多卡训练时报错
Traceback (most recent call last): File "train.py", line 107, in <module> out = net(images) File "/home/walker2/anaconda3/envs/pytorch1.2/lib/python3.6/site-packages/torch/nn/modules/module.py", line 547, in __call__ result = self.forward(*input, **kwargs) File "/home/walker2/anaconda3/envs/pytorch1.2/lib/python3.6/site-packages/torch/nn/parallel/data_parallel.py", line 153, in forward return self.gather(outputs, self.output_device) File "/home/walker2/anaconda3/envs/pytorch1.2/lib/python3.6/site-packages/torch/nn/parallel/data_parallel.py", line 165, in gather return gather(outputs, output_device, dim=self.dim) File "/home/walker2/anaconda3/envs/pytorch1.2/lib/python3.6/site-packages/torch/nn/parallel/scatter_gather.py", line 68, in gather res = gather_map(outputs) File "/home/walker2/anaconda3/envs/pytorch1.2/lib/python3.6/site-packages/torch/nn/parallel/scatter_gather.py", line 63, in gather_map return type(out)(map(gather_map, zip(*outputs))) File "/home/walker2/anaconda3/envs/pytorch1.2/lib/python3.6/site-packages/torch/nn/parallel/scatter_gather.py", line 55, in gather_map return Gather.apply(target_device, dim, *outputs) File "/home/walker2/anaconda3/envs/pytorch1.2/lib/python3.6/site-packages/torch/nn/parallel/_functions.py", line 54, in forward assert all(map(lambda i: i.is_cuda, inputs)) AssertionError
在train.py里添加
import os os.environ["CUDA_VISIBLE_DEVICES"] = "0"
使用单卡时训练正常
我没看出来你多卡训练的报错是为啥…不过我试过多卡训练没啥问题…是不是没配置好?
我也遇到了一模一样的问题,解决了吗
我的也是只能在一张卡上训练,其余的卡并不能并行运行
SSD的forward中返回了在cpu上的的prior,这个在SSD的forward中没有作用,就是定义然后返回了,导致了问题。

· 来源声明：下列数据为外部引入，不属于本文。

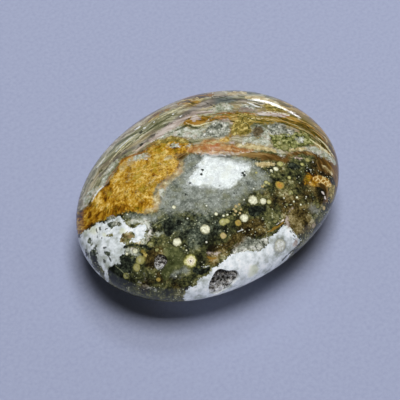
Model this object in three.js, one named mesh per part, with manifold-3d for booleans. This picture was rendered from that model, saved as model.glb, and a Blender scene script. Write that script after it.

将这个prior的定义在MultiBoxLoss中 就可以使用多GPU训练了
class MultiBoxLoss(nn.Module): def __init__(self, num_classes, overlap_thresh, prior_for_matching,bkg_label, neg_mining, neg_pos, neg_overlap, encode_target, gpu_num, negatives_for_hard=100.0): super(MultiBoxLoss, self).__init__() self.gpu_num = gpu_num self.num_classes = num_classes self.threshold = overlap_thresh self.background_label = bkg_label self.encode_target = encode_target self.use_prior_for_matching = prior_for_matching self.do_neg_mining = neg_mining self.negpos_ratio = neg_pos self.neg_overlap = neg_overlap self.negatives_for_hard = negatives_for_hard self.variance = [0.1,0.2] **with torch.no_grad():** **self.priors = Variable(PriorBox().forward())**

为啥这个prior会导致不能用多卡啊,因为cpu嘛
可能是多卡训练是在GPU上,但是prior是定义在cpu上的,可能没法分配到多个GPU上
0 0 竟然是如此,需要找个时间改。我太忙了